I suppose you might say it's the introversion factor. I like to process things internally and then hear conversation rather than to process everything externally via conversation. So maybe that's why I prefer blogging to discussion lists.

Or maybe an analogy can be made with telemarketing: after you get so many of them, you just get tired and stop answering the phone altogether. If a discussion list gets too full of stuff you just don't want to wade through, even with the delete key, you stop looking at it altogether.

Blogging seems so much more polite than discussion lists. You blog. People can read or not. You aren't clogging up anyone's inbox. You're just putting it out there. Read it or not. You don't even have to make a decision about deleting. You go there or you don't.

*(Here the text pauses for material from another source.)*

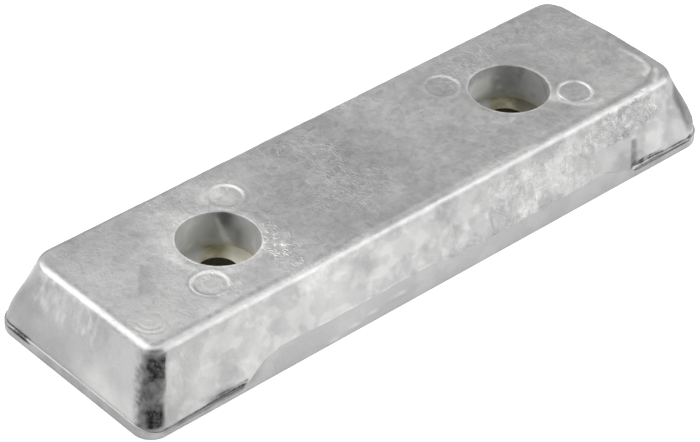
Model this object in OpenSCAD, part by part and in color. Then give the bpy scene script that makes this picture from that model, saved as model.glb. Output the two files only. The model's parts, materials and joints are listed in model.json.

And because a blog actually has to sort of appeal to readers in a way that writers on discussion lists don't (at least just to appear in your inbox and take a portion of your attention), the blogger might be prompted to actually write something worth reading. Or just write and not care, but that not caring doesn't really impinge on anyone's time or attention. (See above.)

Just thinking after having deleted a whole slew of email messages from a certain discussion list and thinking about how much I'd rather read one entry from my fellow bloggers than all that stuff and stuff and stuff.

It's sort of odd, though, because I tend to think conversation is a good thing. Blogging, on the face of it, looks more like monologue. But it isn't. Even this message is embedded with past conversations, past topics on other blogs I frequent, and looks forward to future conversation, even if not in response to this particular entry.